We have watched the same perverse incentive in the media where outlets are seeing plummeting readers and revenue. Journalism schools and editors now maintain that reporters should reject objectivity and neutrality as touchstones of journalism.

It does not matter that this advocacy journalism is killing the profession. Reporters and editors continue to saw at the limb upon which they sit due to the same advantage for academics. For reporters, converting newsrooms into echo chambers gives them more security, advancement, and opportunities.

Recently, the new Washington Post publisher and CEO William Lewis was brought into the paper to right the ship. He told the staff “let’s not sugarcoat it…We are losing large amounts of money. Your audience has halved in recent years. People are not reading your stuff. Right. I can’t sugarcoat it anymore.”

The response from reporters was to call for owner Jeff Bezos to fire Lewis and others seeking to change the culture. The Post has been eliminating positions and just implemented another round of layoffs to address the budget shortfalls.

In the meantime, trust in the media is at record lows — paralleling the polling on higher education. The result is the rise of new media as people turn to blogs and other sources for their news.

38 thoughts on “Report: NPR’s Maher Refused Internal Demands to Resign “For the Good of Public Media” Before Loss of Funding”

  1. Turley let’s it be known he’s against punching Nazis in this push piece meant to defocus on DOJ openly breaking the law with Epstein file release. Turley is a con man.

  2. When people take up a warlike mentality, this is exactly what happens. Common sense flies out the door. That is my definition of the doorway into zealotry. An institution that tens of thousands built up over 50 years (remember Car Talk, Prairie Home Companion?) is destroyed by a core of selfish zealots. Beware: institution wreckers abound in the Age of Rage, and not just on the left. The tell is departure from common sense, balanced reasoning into unhinged warfare.

    1. “core of selfish zealots.” Na… a public service. What people want. You not, but you don’t count.

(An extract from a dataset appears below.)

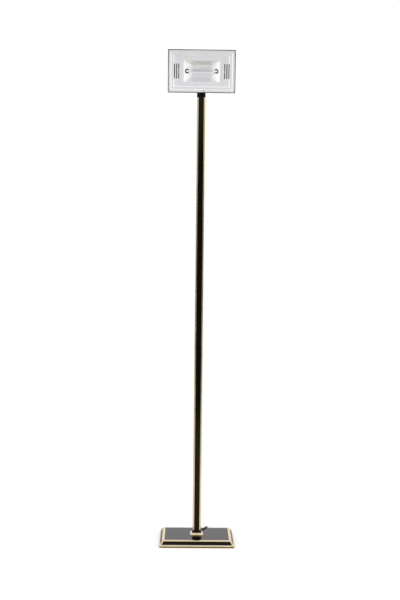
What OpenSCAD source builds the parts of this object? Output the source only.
// Halogen floor lamp: a weighted bevelled base, a square column and a tilting
// rectangular floodlight head that takes a double-ended linear halogen lamp.
// Origin: centre of the base's underside. +Z up, the reflector faces -Y.

/* [Base] */
// Width of the base across the front
base_w = 280; // [230:1:340]
// Depth of the base from front to back
base_d = 216; // [180:1:260]
// Height of the base's top face above the floor
base_h = 25; // [22:0.5:32]
// How far the bevel steps in from the rim to the top face
bevel_in = 12; // [8:0.5:16]
// Height above the floor where the upright rim ends and the bevel starts
rim_z = 8; // [6:0.5:10]
// Thickness of the felt under the base
felt_t = 4; // [2:0.5:5]

/* [Column] */
// Outer width of the square column
col_w = 32; // [28:0.5:36]
// Height of the column's top face above the floor
col_top = 1684; // [1300:1:2050]
// Width of the black strip let into each side of the column
strip_w = 20; // [14:0.5:22]
// Width of the foot collar at its lower edge
collar_w = 49; // [42:0.5:58]

/* [Head] */
// Width of the head
head_w = 250; // [230:1:300]
// Height of the head
head_h = 157; // [146:1:200]
// Depth of the head from the bezel's face to the back wall
head_d = 56; // [52:1:70]
// Angle the head leans forward of upright as drawn
lean = 10; // [0:1:30]
// Visible width of the bronze bezel
bezel_w = 2.5; // [2:0.5:5]
// Depth of the reflector's recess behind its middle field
recess_d = 30; // [28:0.5:34]

/* [Lamp] */
// Overall length of the linear halogen lamp over its contacts
lamp_l = 117.6; // [117:0.1:118]
// Diameter of the lamp's quartz tube
lamp_dia = 11; // [9:0.5:12]
// Travel of each holder's sprung contact
travel = 3; // [2:0.5:3]

/* [Flex] */
// Diameter of the round flex
flex = 4.5; // [4:0.25:5]

/* [Hidden] */
$fn = 48;

// Base
shell_t = 2.5;
bevel_rise = base_h - rim_z;
bevel_angle = atan2(bevel_rise, bevel_in);
bevel_len = sqrt(bevel_rise * bevel_rise + bevel_in * bevel_in);
top_w = base_w - 2 * bevel_in;
top_d = base_d - 2 * bevel_in;
field_t = 0.8;
top_border = 7;
bevel_lo = 2.5;
bevel_hi = 4;
bevel_end = 6;
weight_top = base_h - shell_t;
weight_w = top_w - 8;
weight_d = top_d - 8;

// Column and foot
col_h2 = col_w / 2;
col_wall = 2.2;
col_in = col_w - 2 * col_wall;
collar_h = 8;
collar_top = base_h + collar_h;
ferrule_h = 9.5;
ferrule_w = col_w + 3;
ferrule_top = collar_top + ferrule_h;
cap_t = 3;
tube_top = col_top - cap_t;
plate_t = 6;
bolt_r = 5;
bolt_hole_r = bolt_r + 0.5;
bolt_head_r = 8;
bolt_head_h = 4.5;
bolt_key_r = 4.6;
bolt_seat = felt_t + 2;
washer_r = 12;
washer_h = 1.5;
corner_r = 2.5;
grub_r = 2;
grub_l = 4.2;
grub_z = base_h + 3.6;
collar_lip = 1.5;

// Tilt joint
// The axis is high enough for the knuckle to clear the column's cap, and for
// the head's floor to clear the cap's edge when the head is tilted right down.
knuckle_r = 7.8;
knuckle_gap = 0.8;
edge_gap = 1.5;
tilt_down = 50;
head_lo = 8.4;
axis_z = col_top + max(knuckle_r + knuckle_gap,
                       (col_h2 * sin(tilt_down) - head_lo + edge_gap) / cos(tilt_down));
pin_r = 3;
run_gap = 0.05;
tongue_t = 11;
pivot_head_r = 4.5;
pivot_head_t = 2.8;
pivot_inset = 0.2;
washer_t = 0.8;
cheek_in = tongue_t / 2 + washer_t + run_gap;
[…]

  3. Nothing like rushing towards oblivion while screaming “I’m right, I’m right” and “I will protect the truth and advocacy journalism to the death” and then looking down at the abyss and thinking “unh oh, maybe I’m wrong!!!”
    NPR and PBS are beyond redemption.

    1. GEB,
      Good imagery!
      I will occasionally tune in, in the truck to see if NPR has changed course . . . nope. Rather, flank speed right into the rocks.

      1. Imagery? Since when does a pig farmer know the difference between an abyss and a pig pen? Got himself a thesaurus for xmas. It’s a start. Sorta hoped you’d hit a rock. Knock some sense into you.

        Queue up hullbooby… 3…2….1… here he comes…

  4. NPR’s strategy is to stay alive until the Dems get control again at which time they expect their funding will be restored. They need listeners like Minnesota daycare centers need children to care for. They may only need to wait for the midterms.

  5. Public broadcasting was never meant to be advocacy media.

    The Public Broadcasting Act of 1967 tied federal support to objectivity and balance on controversial issues and insulated public media from political control so it could serve the entire public. NPR and PBS were created to inform and educate, not to advance agendas or punish dissent.

    When leadership refuses to step aside “for the good of public media,” even as audiences collapse and trust evaporates, that’s not courage. It’s capture. The mission didn’t fail the institution. The institution abandoned the mission.

    Public funding is a public trust. Once that trust is broken, the subsidy is no longer justified.

    1. “Public funding is a public trust. Once that trust is broken, the subsidy is no longer justified.”

      “Public funding” at the Federal level is nearly always in violation of the limitations of power enumerated in the Constitution, and, beyond that, almost invariably produces outcomes contrary to the true interests of the public whose welfare was entrusted to government as its sole justification. We need to get rid of it, writ very large…

      1. If federal public funding is constitutionally suspect, that raises the bar for legitimacy rather than excuses its abuse. Once a subsidy abandons its stated purpose, it forfeits even its conditional justification.

      2. By that reasoning, weather satellites are unconstitutional.

        We have yet to find out if profit-driven news media are compatible long-term with intermediating the public square dialog in a free society. For example, audience fragmentation and specialization would seem to be natural consequences of competing for-profit media. The question becomes, who under that system is going to take up unity and cohesion of the polity as part of their mission?

  6. Public Broadcasting strikes out.

    Horribly biased, more often than not just a mouthpiece

    A recipient of public funds for what should be a privately-owned, self-supporting business.

    To arrogant to see the above

  7. I have limited commentary about Katherine Maher except that her vaunted ego transcends that of even that of Nobel prize winners – who earned it. Besides, if she resigned she would be admitting failure, impossible for Maher.

  8. Actually I think news media in the US have never been better. No, not the NY Times, Washington Post, MSNBC, NPR, etc. I mean the Internet in general and Substack in particular. Let a thousand flowers bloom!

    1. Maybe not huh? Journalism in it hey day had people who abided to a code of ethics. Nowadays, any fool with a computer and a DSL line can lie all they want and call it journalism. Its simply a money-making endeavor. Think Candace Owens/Erika Kirk.

  9. Maher’s performance at the congressional hearing was a master class in dismissive arrogance and perceived invincibility. An utterly repulsive diva who would not be bothered to change a single thing about the way she and “her” organization were permanently tacking leftward. A perfect example of the intolerant Left.

  10. Isn’t it against the law to lie under oath? And isn’t it illegal to purposely withhold exculpatory evidence? And don’t these laws apply to Democrats as well as to Republicans? If so, why aren’t some of the J6 Subcommittee witnesses and all of the J6 Subcommittee members be wearing orange jumpsuits by now?

    1. Its just a committee hearing, not a court trial. Different rules. The fact is, those folks in front of a committee know is an political event. The object is to score political points. Truth is irrelevant.

    2. Congressional immunity applies to the House members I believe. The House could take it upon themselves to discipline those persons (possibly censure), but they are immune from criminal actions for any actions such as these.